Hoy, cuando despiertan del sueño, ya no se ríen tanto y están viviendo las consecuencias de haber llevado tan lejos el experimento de poner la economía de mercado y la democracia liberal al servicio de la utopía socialista. Con estados gigantescos como el francés o el español, donde el 22 y el 16% de la población, respectivamente, se ocupa en el sector público, es fácil comprender que mucha gente se oponga a las reformas económicas y del sistema que le ha mantenido aislada de los riesgos de la vida real.

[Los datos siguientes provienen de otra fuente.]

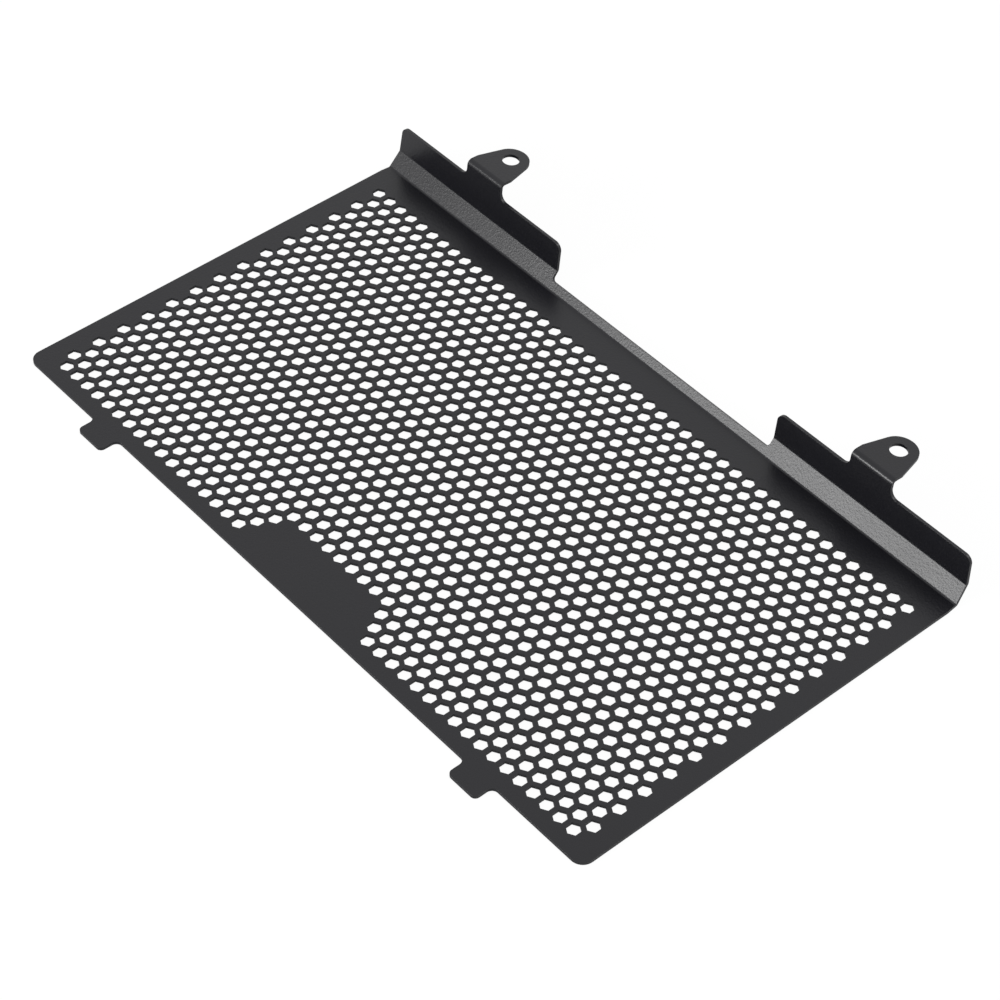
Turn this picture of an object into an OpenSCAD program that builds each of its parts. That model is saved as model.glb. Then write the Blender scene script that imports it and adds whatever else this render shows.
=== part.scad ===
// Radiator guard of a motorbike: one perforated sheet with two coplanar front tabs,
// folded up at the back into a strip, two standing flanges and two bolt ears.
// Millimetres, +X along the long edge, +Y towards the folds, +Z up.

/* [Sheet] */

// thickness of the sheet
sheet_thickness = 1.5; // [1:0.1:2.5]
// length of the panel along its front edge
panel_width = 376; // [300:1:460]
// panel depth from the front edge to the first fold line
panel_depth = 214.2; // [160:0.1:280]
// radius of the two front corners
front_corner_radius = 6; // [2:0.5:15]
// how far each side edge flares out towards the first fold line
side_flare = 0.7; // [0:0.1:3]
// where the side edges start to draw in, before the first fold line
draw_in_start = 5; // [2:0.5:12]
// how far each side edge draws in on every millimetre from there to the top of the flanges
draw_in_slope = 0.08; // [0.01:0.005:0.15]

/* [Hexagonal holes] */

// hexagonal hole, across the flats
hex_across_flats = 5.8; // [4:0.05:5.95]
// distance between hole centres in a row
hex_pitch = 8; // [8:0.1:12]
// first row of hole centres to the front edge
hex_front_margin = 10.4; // [8:0.1:20]
// least distance from the last row of centres to the first fold line
hex_back_margin = 16; // [12:0.5:30]
// least distance from the outermost hole centre to the side edge
hex_side_margin = 12; // [9:0.5:24]
// holes left out of the first row for the plain patch at the middle
plain_patch_holes = 10; // [0:2:16]
// rows that the plain patch spans, one hole narrower in each
plain_patch_rows = 3; // [1:1:5]

/* [Front tabs] */

// distance between the centres of the two front tabs
tab_spacing = 254; // [180:1:300]
// width of a front tab
tab_width = 17; // [12:0.5:26]
// how far a tab stands out of the front edge
tab_length = 9.6; // [6:0.1:16]
// radius of the outer corners of a tab
tab_corner_radius = 2.5; // [0.5:0.1:5]
// fillet at the foot of a tab
tab_foot_fillet = 3; // [1:0.1:4.5]

/* [Folds] */

// inside radius of every fold
fold_radius = 1.2; // [0.6:0.1:2]
// slope of the strip from the plane of the panel, a rise of 4 on a run of 3
strip_angle = 53.1301; // [45:0.0001:60]
// length of the strip between its two fold lines
strip_length = 9.7; // [7:0.1:14]
// length of the low strip between the flanges
low_strip_length = 4.7; // [3.5:0.1:6]
// fillet where the low strip meets the full strip
low_strip_fillet = 2; // [0.5:0.1:3]

/* [Flanges] */

// slope of the flanges from the plane of the panel
flange_angle = 85.65051; // [78:0.00001:89]
// length of a flange above the second fold line
flange_length = 14.7; // [11:0.1:19]
// gap between the two flanges
flange_gap = 144.4; // [100:0.2:180]
// radius of the top corners of a flange
flange_corner_radius = 4; // [1:0.5:7]

/* [Ears] */

// distance between the centres of the two ears
ear_spacing = 254; // [200:1:300]
// width of an ear at its fold
ear_width = 24; // [20:0.5:32]
// ear fold line above the top face of the panel
ear_height = 31.5; // [29:0.5:40]
// angle of the fold between a flange and its ear
ear_angle = 90; // [80:0.5:95]
// distance from the ear fold line to the centre of its hole
ear_reach = 16.9; // [14:0.1:24]
// straight part of the ear sides behind the fold line
ear_straight = 6.5; // [5:0.1:7.5]
// radius of the rounded ear end
ear_end_radius = 9; // [7:0.5:10]
// diameter of the bolt hole in an ear
ear_hole_diameter = 8.5; // [5:0.1:10.5]
// fillet between the ear neck and the top of the flange
ear_neck_fillet = 4; // [1:0.5:6]

/* [Hidden] */

$fn = 64;
eps = 0.01;
t = sheet_thickness;
far = 3 * (fold_radius + t);

// half widths of the sheet at its front edge, where it is widest, at its folds and at its top
half_width = panel_width / 2;
half_back = half_width + side_flare;
half_lower = half_back - draw_in_slope * draw_in_start;
half_upper = half_lower - draw_in_slope * strip_length;
half_top = half_upper - draw_in_slope * flange_length;

// setback of the tangent lines from the fold lines
setback_1 = fold_radius * tan(strip_angle / 2);
setback_2 = fold_radius * tan((flange_angle - strip_angle) / 2);
setback_3 = (fold_radius + t) * tan(ear_angle / 2);

// flat lengths between the folds
strip_flat = strip_length - setback_1 - setback_2;
neck_length = (ear_height - strip_length * sin(strip_angle)) / sin(flange_angle);
neck_flat = neck_length - setback_2 - setback_3;
flange_flat = flange_length - setback_2;
flange_lean = atan((half_upper - half_top) / flange_flat);

// the part is centred over its footprint, from the tab ends to the ear tips
folds_depth = strip_length * cos(strip_angle) + neck_length * cos(flange_angle);
ears_depth = (ear_reach + ear_end_radius) * cos(ear_angle - flange_angle);
back_y = (tab_length + panel_depth - folds_depth - ears_depth) / 2;
panel_end_y = back_y - setback_1;

// the panel is drawn from its last line, where y = 0 and the first fold starts
panel_front = setback_1 - panel_depth;
taper_start = setback_1 - draw_in_start;

// hole lattice, and the bands of rows that share one level
row_step = hex_pitch * sqrt(3) / 2;
first_row_y = panel_front + hex_front_margin;
row_count = floor((panel_depth - hex_front_margin - hex_back_margin) / row_step + eps) + 1;
long_side_count = floor((half_width - hex_side_margin) / hex_pitch + eps);
hex_radius = hex_across_flats / 2 / cos(30);
band_rows = 4;
band_count = ceil(row_count / band_rows);
band_level = 0.01;
flare_start = first_row_y + (band_rows - 0.5) * row_step;

// rounds off an outside corner whose material lies in +x, +y
module corner_cut(r) {
    difference() {
        translate([-1, -1])
            square(r + 1);
        translate([r, r])
            circle(r);
    }
}

// rounds off an outside corner whose material lies in -x, -y below an edge that leans in
module leaning_corner_cut(r, lean) {
    run = r * tan(45 - lean / 2);
    side = [run * sin(lean), -run * cos(lean)];
    difference() {
        polygon([[-run, 1], [2, 1], side + [cos(lean), sin(lean)], side, [-run, -r]]);
        translate([-run, -r])
            circle(r);
    }
}

// fills an inside corner whose open side lies in +x, +y
module corner_fill(r) {
    difference() {
        translate([-0.5, -0.5])
            square(r + 0.5);
        translate([r, r])
            circle(r);
    }
}

// long rows have a hole on the middle line, short rows have one on each side of it
function row_holes(i) = 2 * long_side_count + i % 2;
function row_y(i) = first_row_y + i * row_step;
function hole_x(i, k) = (k - (row_holes(i) - 1) / 2) * hex_pitch;
function patch_half(i) = i < plain_patch_rows ? (plain_patch_holes - i) / 2 * hex_pitch : 0;
function hexagon(x, y) =
    [for (a = [30 : 60 : 330]) [x + hex_radius * cos(a), y + hex_radius * sin(a)]];

module hex_row(i) {
    for (k = [0 : row_holes(i) - 1])
        if (abs(hole_x(i, k)) > patch_half(i) - eps)
            polygon(hexagon(hole_x(i, k), row_y(i)));
}

module tab_outline() {
    difference() {
        translate([-tab_width / 2, -tab_length])
            square([tab_width, tab_length + 1]);
        for (s = [0, 1])
            mirror([s, 0])
                translate([-tab_width / 2, -tab_length])
                    corner_cut(tab_corner_radius);
    }
    for (s = [0, 1])
        mirror([s, 0])
            translate([tab_width / 2, 0])
                mirror([0, 1])
                    corner_fill(tab_foot_fillet);
}

// half width of the panel at a place before the folds
function half_at(y) =
    half_width + side_flare * max(0, y - flare_start) / (taper_start - flare_start);

// outline of one band of the panel, without its holes
module band_outline(b) {
    from = b == 0 ? panel_front : row_y(b * band_rows) - row_step / 2;
    to = row_y((b + 1) * band_rows) - row_step / 2;
    if (b < band_count - 1)
        polygon([[-half_at(from), from], [half_at(from), from], [half_at(to), to], [-half_at(to), to]]);
    else
        polygon([
            [-half_at(from), from], [half_at(from), from], [half_back, taper_start],
            [half_lower, 0], [-half_lower, 0], [-half_back, taper_start]
        ]);
}

// first band: the front edge with its tabs and rounded corners
module front_outline() {
    difference() {
        band_outline(0);
        for (s = [0, 1])
            mirror([s, 0])
                translate([-half_width, panel_front])
                    corner_cut(front_corner_radius);
    }
    for (s = [-1, 1])
        translate([s * tab_spacing / 2, panel_front])
            tab_outline();
}

// flat panel in bands of rows, each a hundredth of a millimetre off its neighbours
module panel() {
    for (b = [0 : band_count - 1])
        translate([0, panel_end_y, b % 2 == 1 && b < band_count - 1 ? band_level : 0])
            linear_extrude(height = t)
                difference() {
                    if (b == 0)
                        front_outline();
                    else
                        band_outline(b);
                    for (i = [b * band_rows : min((b + 1) * band_rows, row_count) - 1])
                        hex_row(i);
                }
}

// rounded part of a fold about the x axis, from straight down to the given angle
module fold(angle, x_from, x_to) {
    width = x_to - x_from;
    translate([x_from, 0, 0])
        difference() {
            rotate([0, 90, 0])
                cylinder(r = fold_radius + t, h = width);
            translate([-1, 0, 0])
                rotate([0, 90, 0])
                    cylinder(r = fold_radius, h = width + 2);
            translate([-1, -far, -far])
                cube([width + 2, far, 2 * far]);
            rotate([angle, 0, 0])
                translate([-1, 0, -far])
                    cube([width + 2, far, 2 * far]);
        }
}

// fold towards the top face at the end of a flat, whose top face is at z = 0
module fold_up(angle, x_from, x_to) {
    translate([0, 0, fold_radius])
        fold(angle, x_from, x_to);
}

// carries on behind a fold towards the top face
module after_fold_up(angle) {
    translate([0, 0, fold_radius])
        rotate([angle, 0, 0])
            translate([0, 0, -fold_radius])
                children();
}

// fold towards the bottom face at the end of a flat, whose top face is at z = 0
module fold_down(angle, x_from, x_to) {
    translate([0, 0, -fold_radius - t])
        mirror([0, 0, 1])
            fold(angle, x_from, x_to);
}

// carries on behind a fold towards the bottom face
module after_fold_down(angle) {
    translate([0, 0, -fold_radius - t])
        rotate([-angle, 0, 0])
            translate([0, 0, fold_radius + t])
                children();
}

// gives an outline the sheet's thickness, below its top face at z = 0
module flat() {
    translate([0, 0, -t])
        linear_extrude(height = t)
            children();
}

// strip behind the first fold, cut low between the flanges
module strip_outline() {
    low = low_strip_length - setback_1;
    half_gap = flange_gap / 2;
    difference() {
        polygon([
            [-half_lower, 0], [half_lower, 0],
            [half_upper, strip_flat], [-half_upper, strip_flat]
        ]);
        difference() {
            translate([-half_gap, low])
                square([flange_gap, strip_length]);
            for (s = [0, 1])
                mirror([s, 0])
                    translate([-half_gap, low])
                        corner_fill(low_strip_fillet);
        }
    }
}

// flange on the +x side with the neck of its ear
module flange_outline() {
    neck_x = ear_spacing / 2;
    difference() {
        polygon([
            [flange_gap / 2, 0], [half_upper, 0],
            [half_top, flange_flat], [flange_gap / 2, flange_flat]
        ]);
        translate([flange_gap / 2, flange_flat])
            mirror([0, 1])
                corner_cut(flange_corner_radius);
        translate([half_top, flange_flat])
            leaning_corner_cut(flange_corner_radius, flange_lean);
    }
    polygon([
        [neck_x - ear_width / 2, flange_flat - 1], [neck_x + ear_width / 2, flange_flat - 1],
        [neck_x + ear_width / 2, neck_flat], [neck_x - ear_width / 2, neck_flat]
    ]);
    for (m = [0, 1])
        translate([neck_x, flange_flat])
            mirror([m, 0])
                translate([ear_width / 2, 0])
                    corner_fill(ear_neck_fillet);
}

// ear behind its fold, drawn in to a rounded end around the bolt hole
module ear_outline() {
    hole_y = ear_reach - setback_3;
    corner = [ear_width / 2, ear_straight - setback_3];
    from_hole = corner - [0, hole_y];
    touch = atan2(from_hole[1], from_hole[0]) + acos(ear_end_radius / norm(from_hole));
    touch_x = ear_end_radius * cos(touch);
    touch_y = hole_y + ear_end_radius * sin(touch);
    difference() {
        union() {
            polygon([
                [-ear_width / 2, 0], [ear_width / 2, 0], corner,
                [touch_x, touch_y], [-touch_x, touch_y],
                [-corner[0], corner[1]]
            ]);
            translate([0, hole_y])
                circle(ear_end_radius);
        }
        translate([0, hole_y])
            circle(d = ear_hole_diameter);
    }
}

// flange, ear fold and ear on the +x side, from the end of the strip on
module flange_and_ear() {
    ear_x = ear_spacing / 2;
    fold_2 = flange_angle - strip_angle;
    fold_up(fold_2, flange_gap / 2, half_upper);
    after_fold_up(fold_2) {
        flat()
            flange_outline();
        translate([0, neck_flat, 0]) {
            fold_down(ear_angle, ear_x - ear_width / 2, ear_x + ear_width / 2);
            after_fold_down(ear_angle)
                translate([ear_x, 0, 0])
                    flat()
                        ear_outline();
        }
    }
}

module radiator_guard() {
    color([0.14, 0.14, 0.15]) {
        panel();
        translate([0, panel_end_y, t]) {
            fold_up(strip_angle, -half_lower, half_lower);
            after_fold_up(strip_angle) {
                flat()
                    strip_outline();
                translate([0, strip_flat, 0])
                    for (s = [0, 1])
                        mirror([s, 0, 0])
                            flange_and_ear();
            }
        }
    }
}

radiator_guard();
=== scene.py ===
import bpy
from mathutils import Matrix, Vector

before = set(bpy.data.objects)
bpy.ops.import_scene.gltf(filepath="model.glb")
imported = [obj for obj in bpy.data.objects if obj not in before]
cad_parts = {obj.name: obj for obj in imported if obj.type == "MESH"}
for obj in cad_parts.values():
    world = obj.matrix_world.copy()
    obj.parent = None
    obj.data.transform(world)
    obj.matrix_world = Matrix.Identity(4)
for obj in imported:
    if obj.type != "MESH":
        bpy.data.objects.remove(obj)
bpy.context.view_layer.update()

# The guard lies on the floor, flanges up. Lengths are metres, in the guard's own frame.

# Camera: a plain pinhole, found from the hole rows, the folds and the ears
CAMERA_PLACE = (0.65483, -0.59782, 0.89774)
CAMERA_RIGHT = (0.6572, 0.753309, 0.024772)
CAMERA_FORWARD = (-0.511327, 0.469755, -0.719636)
CAMERA_FOCUS = 2.85106          # focal length as a share of the picture's width
SENSOR_WIDTH = 36.0             # millimetres
NEAR_CLIP = 0.05
FAR_CLIP = 50

# Powder coat
COAT_COLOUR = (0.0040, 0.0040, 0.0064, 1)
COAT_TINT = (0.0052, 0.0051, 0.0080, 1)
COAT_SMOOTHEST = 0.25           # roughness where the spray lay thickest
COAT_SPREAD = 0.1               # how much rougher it gets elsewhere
COAT_SPECULAR = 0.42
COAT_EDGE = 0.0002              # the powder rounds every edge of the sheet by about this much
EDGE_SAMPLES = 6
PEEL_SIZE = 0.0018              # orange peel of the cured powder
PEEL_DEPTH = 0.000035
GRAIN_SIZE = 0.0009             # fine grain that sparkles in a grazing light
GRAIN_DEPTH = 0.00005
CLOUD_SIZE = 0.045              # slow drift in colour and gloss from the spray passes

# Floor and world
FLOOR_HALF = 6.0
FLOOR_DROP = 0.00005            # a hair below the guard, so that the two never share a plane
FLOOR_GREY = 0.8                # the floor's own matt colour, which lights and reflections meet
FLOOR_SHADOW = 0.12             # how much of the floor's own shading the camera sees
FLOOR_WHITE = 1.06              # makes up for that share, so that the open floor shows as white
FLOOR_MIRRORED = 0.15           # how much of that white the coat mirrors; more would pale the hole walls
WORLD_LIGHT = 0.45              # the world as a light; it is white where it is seen or reflected

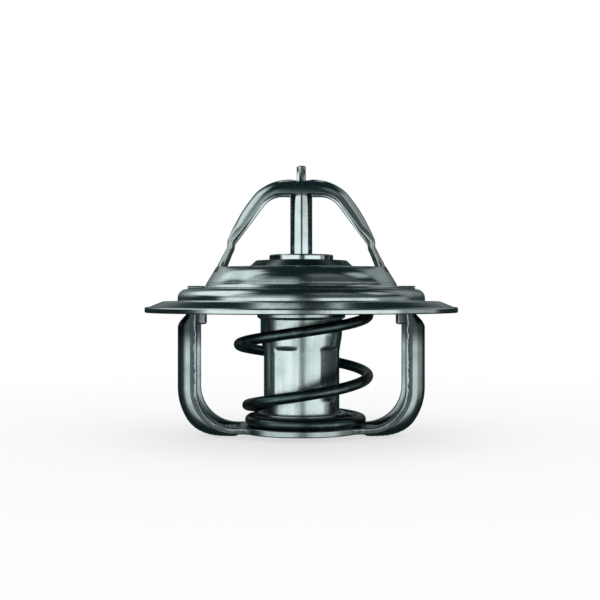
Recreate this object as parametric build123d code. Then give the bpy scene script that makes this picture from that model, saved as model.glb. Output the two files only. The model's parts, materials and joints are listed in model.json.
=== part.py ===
from build123d import *
import math
import os

# Engine thermostat, in millimetres. The origin is the centre of the flange rim's underside.
# +Z runs up to the bridge, and the bridge's two legs stand along X.

# Driving dimensions: flange pressing
flange_radius = 24.0
flange_sheet = 0.85
rim_land = 0.6
rim_slope_corner = 2.0
flange_flat_z = 1.75
shoulder_radius = 19.0
shelf_z = 3.6
shoulder_corner = 1.4
inside_corner = 0.4
dome_radius = 14.62
dome_roll = 2.72
dome_roll_z = 4.24
seat_lip_width = 0.1

# Driving dimensions: bridge
bridge_height = 20.5
bridge_half_width = 3.3
bridge_rib_height = 1.2
bridge_rib_growth = 5.5
bridge_round = 2.2
leg_squareness = 6.0
leg_foot_inset = 1.21
leg_foot_rise = 0.74
leg_bow = 0.15
neck_inset = 4.22
neck_z = 10.2
neck_straight = 1.4
crown_slope_run = 4.54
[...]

El presidente del gobierno de España, Pedro Sánchez, queriendo evitar un movimiento similar al de Francia, ha tomado la decisión de aumentar el salario mínimo en un 22%, seguro de que le lloverán los aplausos y su aprobación mejorará. Pero tarde o temprano, esta medida le saldrá costosa al país y solo pondrá el acelerador al esperado colapso del Estado de bienestar.